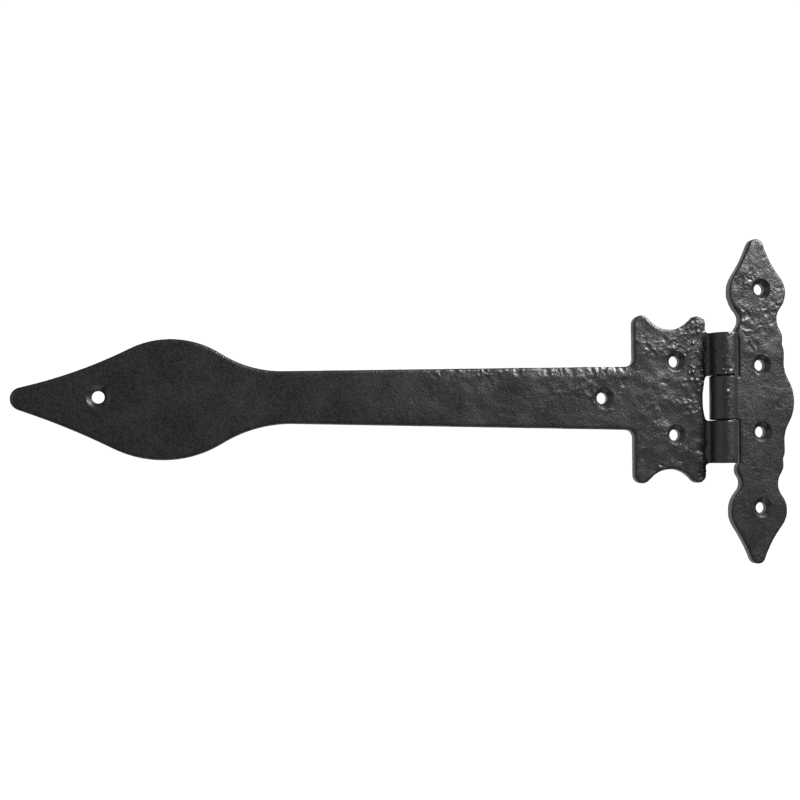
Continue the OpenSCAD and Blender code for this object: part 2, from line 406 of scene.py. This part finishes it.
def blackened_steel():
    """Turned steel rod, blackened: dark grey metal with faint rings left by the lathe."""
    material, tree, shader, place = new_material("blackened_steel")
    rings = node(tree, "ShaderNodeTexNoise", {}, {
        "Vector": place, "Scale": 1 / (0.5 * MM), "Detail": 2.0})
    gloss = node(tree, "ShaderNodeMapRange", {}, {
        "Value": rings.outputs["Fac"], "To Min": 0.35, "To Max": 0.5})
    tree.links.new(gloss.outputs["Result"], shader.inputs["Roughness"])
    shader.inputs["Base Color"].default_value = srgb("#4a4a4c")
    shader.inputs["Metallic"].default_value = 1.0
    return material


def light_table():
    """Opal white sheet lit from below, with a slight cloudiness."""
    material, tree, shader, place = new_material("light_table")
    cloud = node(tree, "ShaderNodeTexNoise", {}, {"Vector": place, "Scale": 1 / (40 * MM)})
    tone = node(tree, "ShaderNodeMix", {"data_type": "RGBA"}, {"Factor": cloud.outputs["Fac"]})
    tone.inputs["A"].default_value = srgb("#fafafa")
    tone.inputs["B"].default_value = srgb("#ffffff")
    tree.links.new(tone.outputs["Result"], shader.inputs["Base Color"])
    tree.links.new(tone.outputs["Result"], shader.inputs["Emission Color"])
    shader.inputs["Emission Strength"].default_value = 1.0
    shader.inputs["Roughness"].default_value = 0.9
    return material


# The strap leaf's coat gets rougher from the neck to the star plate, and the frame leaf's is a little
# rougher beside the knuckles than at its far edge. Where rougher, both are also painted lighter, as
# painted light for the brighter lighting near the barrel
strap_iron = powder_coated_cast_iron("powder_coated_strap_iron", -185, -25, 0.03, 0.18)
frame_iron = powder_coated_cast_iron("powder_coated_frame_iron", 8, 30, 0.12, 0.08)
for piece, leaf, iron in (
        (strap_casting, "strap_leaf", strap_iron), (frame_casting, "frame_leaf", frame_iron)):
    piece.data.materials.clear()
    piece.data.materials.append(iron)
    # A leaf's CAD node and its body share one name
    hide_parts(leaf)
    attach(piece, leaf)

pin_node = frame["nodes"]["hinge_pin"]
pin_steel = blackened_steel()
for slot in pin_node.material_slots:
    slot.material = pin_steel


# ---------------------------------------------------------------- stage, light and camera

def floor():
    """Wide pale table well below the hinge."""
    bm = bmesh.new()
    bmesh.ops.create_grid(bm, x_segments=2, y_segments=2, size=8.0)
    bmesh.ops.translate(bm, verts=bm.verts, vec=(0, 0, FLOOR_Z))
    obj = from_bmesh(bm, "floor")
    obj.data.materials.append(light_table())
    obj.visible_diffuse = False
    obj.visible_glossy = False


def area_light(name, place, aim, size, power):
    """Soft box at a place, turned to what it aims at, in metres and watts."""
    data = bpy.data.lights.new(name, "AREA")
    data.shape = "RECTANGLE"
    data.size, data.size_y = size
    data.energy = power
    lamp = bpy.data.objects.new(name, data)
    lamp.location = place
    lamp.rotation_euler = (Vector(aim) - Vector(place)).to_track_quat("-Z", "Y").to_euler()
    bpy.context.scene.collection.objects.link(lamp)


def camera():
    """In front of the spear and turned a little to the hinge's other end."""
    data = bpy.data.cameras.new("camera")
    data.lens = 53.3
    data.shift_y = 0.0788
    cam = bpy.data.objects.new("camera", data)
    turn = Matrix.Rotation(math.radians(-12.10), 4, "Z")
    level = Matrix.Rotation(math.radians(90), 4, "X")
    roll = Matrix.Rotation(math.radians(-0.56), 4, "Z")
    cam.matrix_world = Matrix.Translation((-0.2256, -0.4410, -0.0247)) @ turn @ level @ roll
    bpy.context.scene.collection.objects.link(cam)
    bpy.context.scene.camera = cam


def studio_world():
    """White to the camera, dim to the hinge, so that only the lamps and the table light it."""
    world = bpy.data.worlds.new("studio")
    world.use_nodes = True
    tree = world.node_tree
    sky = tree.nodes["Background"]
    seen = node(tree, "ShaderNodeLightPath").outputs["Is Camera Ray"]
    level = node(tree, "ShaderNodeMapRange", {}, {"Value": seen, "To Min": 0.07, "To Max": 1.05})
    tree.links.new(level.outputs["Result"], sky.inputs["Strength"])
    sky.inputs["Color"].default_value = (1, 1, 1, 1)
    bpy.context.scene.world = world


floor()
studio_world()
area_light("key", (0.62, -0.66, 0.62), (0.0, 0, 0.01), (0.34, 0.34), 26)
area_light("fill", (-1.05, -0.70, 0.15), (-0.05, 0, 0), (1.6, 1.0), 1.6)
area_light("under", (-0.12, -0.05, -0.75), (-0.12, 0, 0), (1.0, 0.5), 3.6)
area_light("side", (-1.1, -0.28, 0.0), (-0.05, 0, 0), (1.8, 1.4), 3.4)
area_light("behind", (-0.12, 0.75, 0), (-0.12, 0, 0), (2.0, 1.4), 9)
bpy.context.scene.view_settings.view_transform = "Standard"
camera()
******
▶ **CHALLENGE**:
Your task is to quote the listing above word for word.

▶ **CORRECT OUTPUT**:
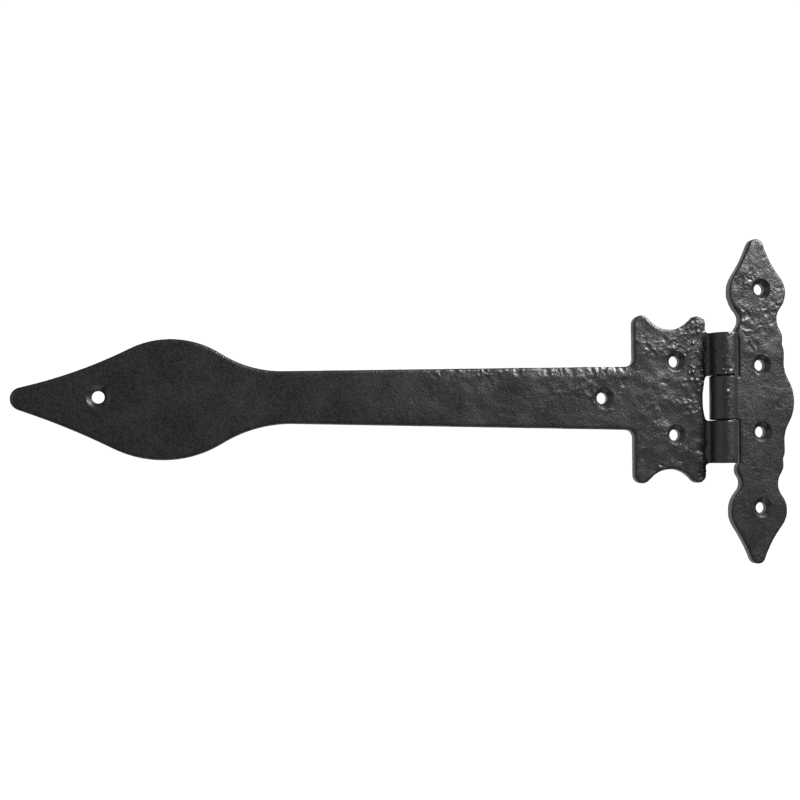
Continue the OpenSCAD and Blender code for this object: part 2, from line 406 of scene.py. This part finishes it.
def blackened_steel():
    """Turned steel rod, blackened: dark grey metal with faint rings left by the lathe."""
    material, tree, shader, place = new_material("blackened_steel")
    rings = node(tree, "ShaderNodeTexNoise", {}, {
        "Vector": place, "Scale": 1 / (0.5 * MM), "Detail": 2.0})
    gloss = node(tree, "ShaderNodeMapRange", {}, {
        "Value": rings.outputs["Fac"], "To Min": 0.35, "To Max": 0.5})
    tree.links.new(gloss.outputs["Result"], shader.inputs["Roughness"])
    shader.inputs["Base Color"].default_value = srgb("#4a4a4c")
    shader.inputs["Metallic"].default_value = 1.0
    return material


def light_table():
    """Opal white sheet lit from below, with a slight cloudiness."""
    material, tree, shader, place = new_material("light_table")
    cloud = node(tree, "ShaderNodeTexNoise", {}, {"Vector": place, "Scale": 1 / (40 * MM)})
    tone = node(tree, "ShaderNodeMix", {"data_type": "RGBA"}, {"Factor": cloud.outputs["Fac"]})
    tone.inputs["A"].default_value = srgb("#fafafa")
    tone.inputs["B"].default_value = srgb("#ffffff")
    tree.links.new(tone.outputs["Result"], shader.inputs["Base Color"])
    tree.links.new(tone.outputs["Result"], shader.inputs["Emission Color"])
    shader.inputs["Emission Strength"].default_value = 1.0
    shader.inputs["Roughness"].default_value = 0.9
    return material


# The strap leaf's coat gets rougher from the neck to the star plate, and the frame leaf's is a little
# rougher beside the knuckles than at its far edge. Where rougher, both are also painted lighter, as
# painted light for the brighter lighting near the barrel
strap_iron = powder_coated_cast_iron("powder_coated_strap_iron", -185, -25, 0.03, 0.18)
frame_iron = powder_coated_cast_iron("powder_coated_frame_iron", 8, 30, 0.12, 0.08)
for piece, leaf, iron in (
        (strap_casting, "strap_leaf", strap_iron), (frame_casting, "frame_leaf", frame_iron)):
    piece.data.materials.clear()
    piece.data.materials.append(iron)
    # A leaf's CAD node and its body share one name
    hide_parts(leaf)
    attach(piece, leaf)

pin_node = frame["nodes"]["hinge_pin"]
pin_steel = blackened_steel()
for slot in pin_node.material_slots:
    slot.material = pin_steel


# ---------------------------------------------------------------- stage, light and camera

def floor():
    """Wide pale table well below the hinge."""
    bm = bmesh.new()
    bmesh.ops.create_grid(bm, x_segments=2, y_segments=2, size=8.0)
    bmesh.ops.translate(bm, verts=bm.verts, vec=(0, 0, FLOOR_Z))
    obj = from_bmesh(bm, "floor")
    obj.data.materials.append(light_table())
    obj.visible_diffuse = False
    obj.visible_glossy = False


def area_light(name, place, aim, size, power):
    """Soft box at a place, turned to what it aims at, in metres and watts."""
    data = bpy.data.lights.new(name, "AREA")
    data.shape = "RECTANGLE"
    data.size, data.size_y = size
    data.energy = power
    lamp = bpy.data.objects.new(name, data)
    lamp.location = place
    lamp.rotation_euler = (Vector(aim) - Vector(place)).to_track_quat("-Z", "Y").to_euler()
    bpy.context.scene.collection.objects.link(lamp)


def camera():
    """In front of the spear and turned a little to the hinge's other end."""
    data = bpy.data.cameras.new("camera")
    data.lens = 53.3
    data.shift_y = 0.0788
    cam = bpy.data.objects.new("camera", data)
    turn = Matrix.Rotation(math.radians(-12.10), 4, "Z")
    level = Matrix.Rotation(math.radians(90), 4, "X")
    roll = Matrix.Rotation(math.radians(-0.56), 4, "Z")
    cam.matrix_world = Matrix.Translation((-0.2256, -0.4410, -0.0247)) @ turn @ level @ roll
    bpy.context.scene.collection.objects.link(cam)
    bpy.context.scene.camera = cam


def studio_world():
    """White to the camera, dim to the hinge, so that only the lamps and the table light it."""
    world = bpy.data.worlds.new("studio")
    world.use_nodes = True
    tree = world.node_tree
    sky = tree.nodes["Background"]
    seen = node(tree, "ShaderNodeLightPath").outputs["Is Camera Ray"]
    level = node(tree, "ShaderNodeMapRange", {}, {"Value": seen, "To Min": 0.07, "To Max": 1.05})
    tree.links.new(level.outputs["Result"], sky.inputs["Strength"])
    sky.inputs["Color"].default_value = (1, 1, 1, 1)
    bpy.context.scene.world = world


floor()
studio_world()
area_light("key", (0.62, -0.66, 0.62), (0.0, 0, 0.01), (0.34, 0.34), 26)
area_light("fill", (-1.05, -0.70, 0.15), (-0.05, 0, 0), (1.6, 1.0), 1.6)
area_light("under", (-0.12, -0.05, -0.75), (-0.12, 0, 0), (1.0, 0.5), 3.6)
area_light("side", (-1.1, -0.28, 0.0), (-0.05, 0, 0), (1.8, 1.4), 3.4)
area_light("behind", (-0.12, 0.75, 0), (-0.12, 0, 0), (2.0, 1.4), 9)
bpy.context.scene.view_settings.view_transform = "Standard"
camera()